Le camouflet reste symbolique : le projet de loi pro-colons devrait finir par être voté, car l’opposition de droite, dirigée par Benjamin Netanyahu, avait annoncé vouloir uniquement marquer sa défiance envers le gouvernement. Et prouver surtout que la coalition de Naftali Bennett ne peut ni diriger le pays, ni faire voter des lois tant il est affaibli.
« Bennett, rentrez chez vous. C’est terminé, a lancé le Likoud de Benjamin Netanyahu, dans un tweet publié après le vote. Il est temps de rendre Israël à la droite ».

« Ceux qui ne peuvent pas vivre avec cette coalition doivent partir »

Mais le plus inquiétant pour la coalition, c’est que lundi soir, deux de ses membres, Mazen Ghanaim, un député du parti arabe conservateur Raam, et Ghaida Rinawie Zoabi, une députée de la formation de gauche Meretz, ont voté contre le projet de loi. Les trois autres élus du parti Raam et l’électron libre Idlit Sliman, du propre parti de Naftali Bennett, Yamina, n’étaient pas présents lors de la séance.
Pourtant, le ministre de la Justice Gideon Saar, qui avait supervisé le texte de loi, avait prévenu avant le vote qu’il s’agissait d’un test vital pour la survie de la coalition et de la loyauté de ses membres. En vain : l’opposition a réuni au total 58 voix, contre 52 pour la coalition.
« La situation du gouvernement Bennett est critique, explique David Khalfa, chercheur à l’Observatoire de l’Afrique du Nord et du Moyen-Orient de la Fondation Jean-Jaurès. Sa coalition inédite, qui était traversée depuis sa création par des antagonismes idéologiques assez puissants et des sensibilités très opposées, n’a survécu jusqu’ici que par la crainte de voir revenir au pouvoir un certain Benjamin Netanyahu. Mais les failles qui sont apparues ces derniers mois en son sein sont devenues de plus en plus béantes ces derniers jours, et pas seulement sous la pression de la droite nationaliste ».
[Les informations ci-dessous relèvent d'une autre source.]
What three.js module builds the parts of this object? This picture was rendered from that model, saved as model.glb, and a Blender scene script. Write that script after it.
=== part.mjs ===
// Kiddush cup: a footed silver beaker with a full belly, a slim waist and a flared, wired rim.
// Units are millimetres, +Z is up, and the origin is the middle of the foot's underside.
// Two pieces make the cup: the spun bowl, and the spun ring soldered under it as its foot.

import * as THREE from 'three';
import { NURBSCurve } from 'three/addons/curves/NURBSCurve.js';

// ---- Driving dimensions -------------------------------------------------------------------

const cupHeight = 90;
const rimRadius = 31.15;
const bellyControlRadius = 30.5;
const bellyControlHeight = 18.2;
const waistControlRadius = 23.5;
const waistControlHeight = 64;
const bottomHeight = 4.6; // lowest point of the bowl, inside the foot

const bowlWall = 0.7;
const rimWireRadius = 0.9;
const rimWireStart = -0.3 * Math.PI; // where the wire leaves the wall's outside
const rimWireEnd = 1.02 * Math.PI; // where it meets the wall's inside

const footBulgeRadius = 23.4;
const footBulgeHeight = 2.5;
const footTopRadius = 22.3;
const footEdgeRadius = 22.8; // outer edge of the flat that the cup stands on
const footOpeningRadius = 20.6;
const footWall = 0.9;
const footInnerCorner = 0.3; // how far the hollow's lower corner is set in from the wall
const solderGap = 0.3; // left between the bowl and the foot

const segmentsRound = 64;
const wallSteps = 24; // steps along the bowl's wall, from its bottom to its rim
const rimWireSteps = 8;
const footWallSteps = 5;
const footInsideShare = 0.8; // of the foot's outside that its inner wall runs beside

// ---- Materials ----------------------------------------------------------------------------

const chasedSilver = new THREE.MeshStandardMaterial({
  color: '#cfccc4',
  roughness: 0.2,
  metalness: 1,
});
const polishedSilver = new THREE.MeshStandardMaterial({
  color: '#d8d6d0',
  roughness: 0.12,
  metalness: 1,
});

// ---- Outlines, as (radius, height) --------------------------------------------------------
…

« Ceux qui ne peuvent pas vivre avec cette coalition doivent partir », a grondé, mardi, le ministre des Affaires étrangères, Yaïr Lapid, lors d’un entretien télévisé, en référence aux deux parlementaires qui ont voté contre le projet de loi. Ambiance…

Un Premier ministre « qui n’a même pas la mainmise sur son propre camp »
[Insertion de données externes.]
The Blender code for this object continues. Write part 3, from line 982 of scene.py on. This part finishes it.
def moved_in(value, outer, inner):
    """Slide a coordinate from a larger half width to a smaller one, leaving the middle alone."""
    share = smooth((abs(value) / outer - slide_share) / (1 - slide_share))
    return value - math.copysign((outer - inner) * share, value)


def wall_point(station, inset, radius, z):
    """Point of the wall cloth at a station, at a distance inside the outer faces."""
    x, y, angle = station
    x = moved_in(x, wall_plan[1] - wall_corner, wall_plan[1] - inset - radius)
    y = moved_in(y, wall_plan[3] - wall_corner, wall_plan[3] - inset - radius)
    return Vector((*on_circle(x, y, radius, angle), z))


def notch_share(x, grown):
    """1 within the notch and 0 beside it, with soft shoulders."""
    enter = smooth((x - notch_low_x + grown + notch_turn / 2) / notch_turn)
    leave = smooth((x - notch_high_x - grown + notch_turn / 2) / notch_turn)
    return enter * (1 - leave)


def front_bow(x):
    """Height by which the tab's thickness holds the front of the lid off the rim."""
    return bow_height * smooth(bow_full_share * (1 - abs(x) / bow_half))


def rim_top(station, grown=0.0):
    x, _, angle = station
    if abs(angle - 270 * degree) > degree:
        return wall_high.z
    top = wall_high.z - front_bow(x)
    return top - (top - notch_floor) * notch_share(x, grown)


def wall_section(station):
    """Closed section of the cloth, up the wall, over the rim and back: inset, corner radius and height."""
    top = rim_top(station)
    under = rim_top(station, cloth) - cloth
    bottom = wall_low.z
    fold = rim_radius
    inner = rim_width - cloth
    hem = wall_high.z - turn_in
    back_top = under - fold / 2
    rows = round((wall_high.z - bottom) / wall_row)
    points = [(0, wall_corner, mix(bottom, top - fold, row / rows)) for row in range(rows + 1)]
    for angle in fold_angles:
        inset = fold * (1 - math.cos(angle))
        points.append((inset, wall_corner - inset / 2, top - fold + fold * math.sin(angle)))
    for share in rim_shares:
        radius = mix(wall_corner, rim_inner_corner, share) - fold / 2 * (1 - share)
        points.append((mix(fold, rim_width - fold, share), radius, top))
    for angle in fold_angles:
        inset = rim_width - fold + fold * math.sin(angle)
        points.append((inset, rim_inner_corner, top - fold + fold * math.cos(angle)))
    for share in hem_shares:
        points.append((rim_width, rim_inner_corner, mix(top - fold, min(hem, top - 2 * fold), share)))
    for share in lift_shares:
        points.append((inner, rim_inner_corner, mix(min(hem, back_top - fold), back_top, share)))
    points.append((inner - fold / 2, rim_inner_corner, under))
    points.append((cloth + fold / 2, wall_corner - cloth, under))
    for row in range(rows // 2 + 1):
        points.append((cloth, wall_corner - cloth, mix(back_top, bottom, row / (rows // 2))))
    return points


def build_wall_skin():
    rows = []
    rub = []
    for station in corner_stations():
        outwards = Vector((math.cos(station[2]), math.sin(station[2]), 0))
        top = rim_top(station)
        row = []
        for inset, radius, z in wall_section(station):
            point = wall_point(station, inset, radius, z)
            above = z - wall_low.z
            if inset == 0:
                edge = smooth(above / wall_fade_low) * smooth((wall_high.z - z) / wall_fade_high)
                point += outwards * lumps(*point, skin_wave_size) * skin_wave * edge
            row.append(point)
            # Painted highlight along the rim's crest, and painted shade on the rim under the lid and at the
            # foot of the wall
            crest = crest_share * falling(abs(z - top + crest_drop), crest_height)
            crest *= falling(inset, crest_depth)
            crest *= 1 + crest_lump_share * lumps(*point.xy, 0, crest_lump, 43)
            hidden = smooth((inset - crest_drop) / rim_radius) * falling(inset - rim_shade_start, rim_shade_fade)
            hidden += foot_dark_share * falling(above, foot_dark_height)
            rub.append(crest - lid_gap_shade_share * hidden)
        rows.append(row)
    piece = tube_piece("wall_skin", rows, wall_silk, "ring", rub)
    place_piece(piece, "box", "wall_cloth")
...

Lundi, après minuit, c’est un autre vote qui a montré les limites de cette coalition. Précisément celui qui devait valider la reconduction du député Matan Kahana au poste de ministre des Affaires religieuses. Sauf que la députée Idit Silman du parti Yamina, celle-là même qui avait quitté la coalition début avril et privé le gouvernement de sa majorité, a voté contre cette reconduction au gouvernement.
Sa démarche a abouti à un vote de 55 voix pour, et 55 contre, et donc, faut d’une majorité simple, à un deuxième revers pour Naftali Bennett au Parlement dans la même soirée.
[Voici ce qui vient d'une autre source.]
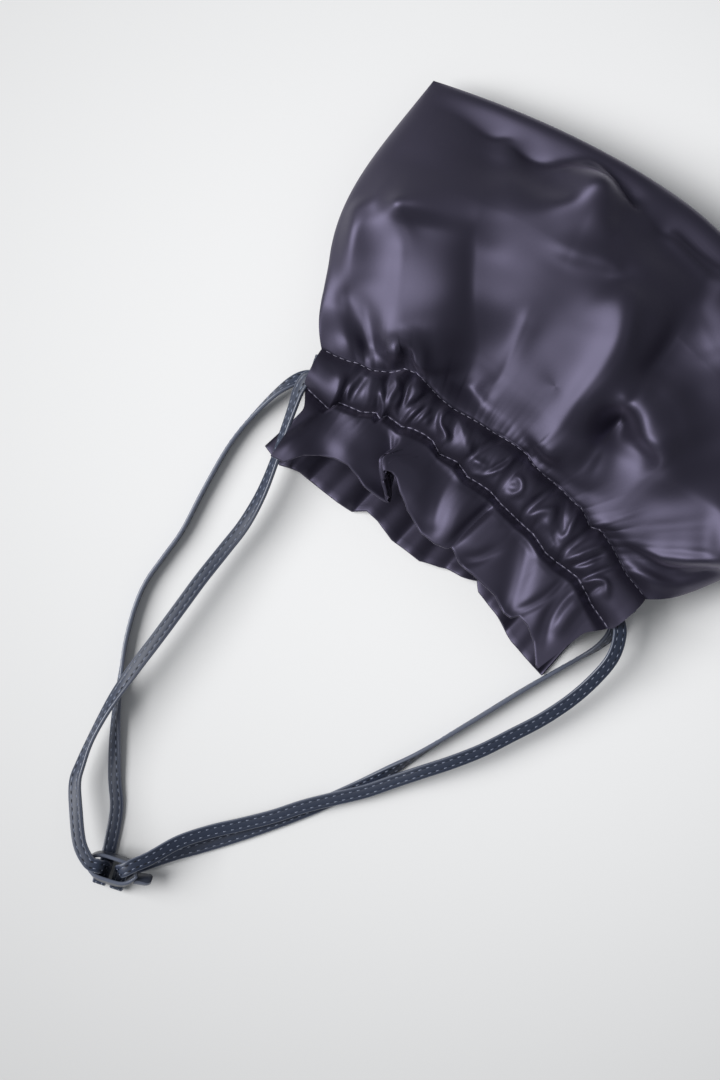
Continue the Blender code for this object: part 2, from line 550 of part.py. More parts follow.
def loop_route(hand):
    """All the points of one loop, with a width direction at each: hand is -1 for the left drawstring."""
    lower, upper = ((LEFT_LOWER_STRAND, LEFT_UPPER_STRAND) if hand < 0
                    else (RIGHT_LOWER_STRAND, RIGHT_UPPER_STRAND))
    entries = (tunnel_pass(hand, 1) + turn_round(hand) + tunnel_pass(hand, -1)
               + strand(lower) + through_slider(hand) + strand(upper))
    places = np.array([entry[0] for entry in entries])
    ahead = np.roll(places, -1, axis=0) - np.roll(places, 1, axis=0)
    widths = []
    for (_, width, roll), way in zip(entries, ahead):
        if width is None:
            level = np.array((way[1], -way[0], 0.0)) * -hand
            level = level / np.linalg.norm(level)
            width = level * math.cos(math.radians(roll)) + np.array((0, 0, math.sin(math.radians(roll))))
        widths.append(width)
    return places, np.array(widths)


def smooth_loop(values, steps):
    """A closed Catmull-Rom curve through the values, with the given number of steps from each to the next."""
    before, after, beyond = np.roll(values, 1, 0), np.roll(values, -1, 0), np.roll(values, -2, 0)
    samples = []
    for step in range(steps):
        t = step / steps
        samples.append(0.5 * (2 * values + (after - before) * t
                              + (2 * before - 5 * values + 4 * after - beyond) * t ** 2
                              + (3 * values - before - 3 * after + beyond) * t ** 3))
    return np.stack(samples, axis=1).reshape(-1, values.shape[1])


def drawstring(name, hand, finish):
    """A closed loop of flat strap: a rectangle carried along the loop's curve."""
    places, widths = loop_route(hand)
    path = smooth_loop(places, STRAP_STEPS)
    ahead = np.roll(path, -1, axis=0) - np.roll(path, 1, axis=0)
    ahead = ahead / np.linalg.norm(ahead, axis=1, keepdims=True)
    wide = smooth_loop(widths, STRAP_STEPS)
    wide = wide - ahead * np.sum(wide * ahead, axis=1, keepdims=True)
    wide = wide / np.linalg.norm(wide, axis=1, keepdims=True)
    thick = np.cross(ahead, wide)
    corners = [path + wide * a * STRAP_WIDTH / 2 + thick * b * STRAP_THICKNESS / 2
               for a, b in ((1, 1), (-1, 1), (-1, -1), (1, -1))]
    points = np.stack(corners, axis=1).reshape(-1, 3)
    count = len(path)
    faces = [[ring * 4 + side, ring * 4 + (side + 1) % 4,
              (ring + 1) % count * 4 + (side + 1) % 4, (ring + 1) % count * 4 + side]
             for ring in range(count) for side in range(4)]
    return place(name, build_mesh(name, [tuple(point) for point in points], faces), finish)


def slider_outline(half_length, half_width):
    """Points round a pointed oval: its half width falls with the fourth power of the distance along."""
    angles = np.arange(SLIDER_SIDES) * 2 * math.pi / SLIDER_SIDES
    along = half_length * np.cos(angles)
    across = half_width * (1 - (along / half_length) ** 4) * np.sign(np.sin(angles))
    across[np.abs(np.sin(angles)) < 1e-9] = 0.0
    return along, across


def slider(finish):
    """The ring of leather and its short tail, standing on edge above the folded bights."""
    foot = 2 * STRAP_THICKNESS + 0.0018
    half_length = SLIDER_LENGTH / 2
    hole_half = STRAP_WIDTH / 2 + SLIDER_EASE
    outside = slider_outline(half_length, hole_half + SLIDER_WALL)
    inside = slider_outline(half_length - SLIDER_WALL, hole_half)
    along = np.array((math.cos(SLIDER_TURN), math.sin(SLIDER_TURN)))
    across = np.array((math.sin(SLIDER_TURN), -math.cos(SLIDER_TURN)))
    points = []
    for outline in (outside, inside):
        for height in (foot, foot + SLIDER_HEIGHT):
            for e, n in zip(*outline):
                x, y = np.array(SLIDER_CENTRE) + along * e + across * n
                points.append((x, y, height))
    count = SLIDER_SIDES
    faces = []
    for side in range(count):
        following = (side + 1) % count
        for low, high in ((0, 1), (2, 3), (0, 2), (1, 3)):
            faces.append([low * count + side, low * count + following,
                          high * count + following, high * count + side])
    ring = place("slider", build_mesh("slider", points, faces), finish)

    tail_points = []
    for height in (foot, foot + SLIDER_HEIGHT):
        for e, n in ((-half_length + SLIDER_WALL / 2, -SLIDER_WALL / 2), (-half_length - SLIDER_TAIL, 0.0),
                     (-half_length - SLIDER_TAIL, SLIDER_WALL), (-half_length + SLIDER_WALL / 2, SLIDER_WALL / 2)):
            x, y = np.array(SLIDER_CENTRE) + along * e + across * n
            tail_points.append((x, y, height))
    tail_faces = [[0, 1, 2, 3], [4, 5, 6, 7]] + [[i, (i + 1) % 4, (i + 1) % 4 + 4, i + 4] for i in range(4)]
    tail = place("slider_tail_guide", build_mesh("slider_tail_guide", tail_points, tail_faces), finish)
    tail.hide_render = True
    tail.display_type = "WIRE"
    join = ring.modifiers.new("tail", "BOOLEAN")
    join.operation = "UNION"
    join.solver = "EXACT"
    join.object = tail
    return ring


def main():
    for old in list(bpy.data.objects):
        bpy.data.objects.remove(old, do_unlink=True)
    satin = material("aubergine_satin", (0.045, 0.041, 0.062), 0.32)
    strap_leather = material("navy_strap_leather", (0.045, 0.055, 0.080), 0.50)
    slider_leather = material("navy_slider_leather", (0.040, 0.048, 0.068), 0.45)
    place("front_panel", panel_mesh("front_panel", FRONT_COLUMNS, FRONT_BODY_ROWS, 1), satin)
    place("back_panel", panel_mesh("back_panel", BACK_COLUMNS, BACK_BODY_ROWS, -1), satin)
    drawstring("left_drawstring", -1, strap_leather)
    drawstring("right_drawstring", 1, strap_leather)
    slider(slider_leather)


main()
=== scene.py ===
"""Kinchaku drawstring pouch: aubergine satin, gathered on two flat navy leather drawstrings.

The pouch lies filled on a table with its mouth towards -Y. Lengths are in metres unless a name ends in
_MM. The cloth is drawn from rows of stitches outwards, as a bag maker would sew it: body, casing, frill.
"""
import math

import bpy
import numpy as np
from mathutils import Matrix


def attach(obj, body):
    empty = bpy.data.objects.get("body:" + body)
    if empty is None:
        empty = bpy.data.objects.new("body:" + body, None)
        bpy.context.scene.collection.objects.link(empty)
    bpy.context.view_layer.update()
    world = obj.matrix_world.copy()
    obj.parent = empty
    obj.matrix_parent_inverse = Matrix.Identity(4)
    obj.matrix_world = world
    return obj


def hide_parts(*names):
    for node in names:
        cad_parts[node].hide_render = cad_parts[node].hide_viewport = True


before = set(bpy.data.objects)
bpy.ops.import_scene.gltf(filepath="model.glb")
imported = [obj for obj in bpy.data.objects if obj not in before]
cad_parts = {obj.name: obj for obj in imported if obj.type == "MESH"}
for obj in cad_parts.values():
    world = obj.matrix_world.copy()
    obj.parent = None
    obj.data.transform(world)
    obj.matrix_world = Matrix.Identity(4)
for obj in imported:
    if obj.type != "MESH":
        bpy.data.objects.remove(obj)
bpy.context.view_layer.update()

MM = 0.001

# Camera and light
# The pouch is seen from straight above, turned so that its mouth points to the lower left. One large
# soft window stands to the left of the picture. The pale table and the room's walls fill the shadows.
PICTURE_TURN = math.radians(38.7)
PICTURE_CENTRE_MM = (-23.7, -101.7)
PICTURE_HEIGHT = 0.4752
LENS_MM = 60.0
SENSOR_MM = 36.0
WINDOW_SIZE = 1.5
WINDOW_AWAY = 2.2
WINDOW_WAY = (-0.99, 0.12)
WINDOW_RISE = math.radians(42)
WINDOW_POWER = 62.0
ROOM_COLOUR = "#c9ccd0"
ROOM_LIGHT = 0.38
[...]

« Idit Silman, tu es une championne », l’a félicitée Benjamin Netanyahu sur Twitter après les résultats du vote.
Selon le Jerusalem Post, le gouvernement envisage de prendre des sanctions très dures contre la députée rebelle, en la privant dans un premier temps de son poste de présidente de la commission de la Santé à la Knesset. Après cela, il devrait demander au comité de l’assemblée de la déclarer officiellement comme transfuge, c’est-à-dire comme une députée qui a changé d’allégeance.
Conséquence : elle ne pourra pas se présenter aux prochaines législatives sous les couleurs d’un parti déjà présent à la Knesset, comme par exemple le Likoud qui lui fait les yeux doux, ni être désignée ministre dans un éventuel gouvernement dirigé par Benjamin Netanyahu. Ambiance… bis.
Joe Biden devait effectuer une visite en Israël au cours du mois de juin, mais sa tournée au Moyen-Orient a été reportée à juillet. Il se dit dans la presse israélienne qu’à Washington, on attendrait de voir s’il est utile de discuter de dossiers stratégiques entre alliés avec un Naftali Bennett qui pourrait être forcé de quitter le pouvoir d’un jour à l’autre…
« La position du Premier ministre peut rapidement devenir intenable, ajoute David Khalfa, spécialiste de la politique israélienne. Ce n’est pas la première fois qu’un gouvernent israélien parvient à survivre sans majorité, sauf que Naftali Bennett n’a pas la mainmise sur son propre camp, ni même sur son propre parti qui est lui-même minoritaire dans cette coalition. La question n’est pas de savoir s’il y aura de nouveaux ‘déserteurs’, mais quand cela va se produire. »
Selon David Khalfa, certains membres de la coalition semblent, à travers leurs discours, se préparer pour la prochaine campagne électorale et être occupés à assurer leur propre survie politique. « Naftali Bennett lui-même apparaît résigné à participer à un nouveau scrutin et il est déjà en train de créer un récit en forme de bilan de son action gouvernementale qui lui permettrait de survivre politiquement dans le cadre de futures élections », conclut-il.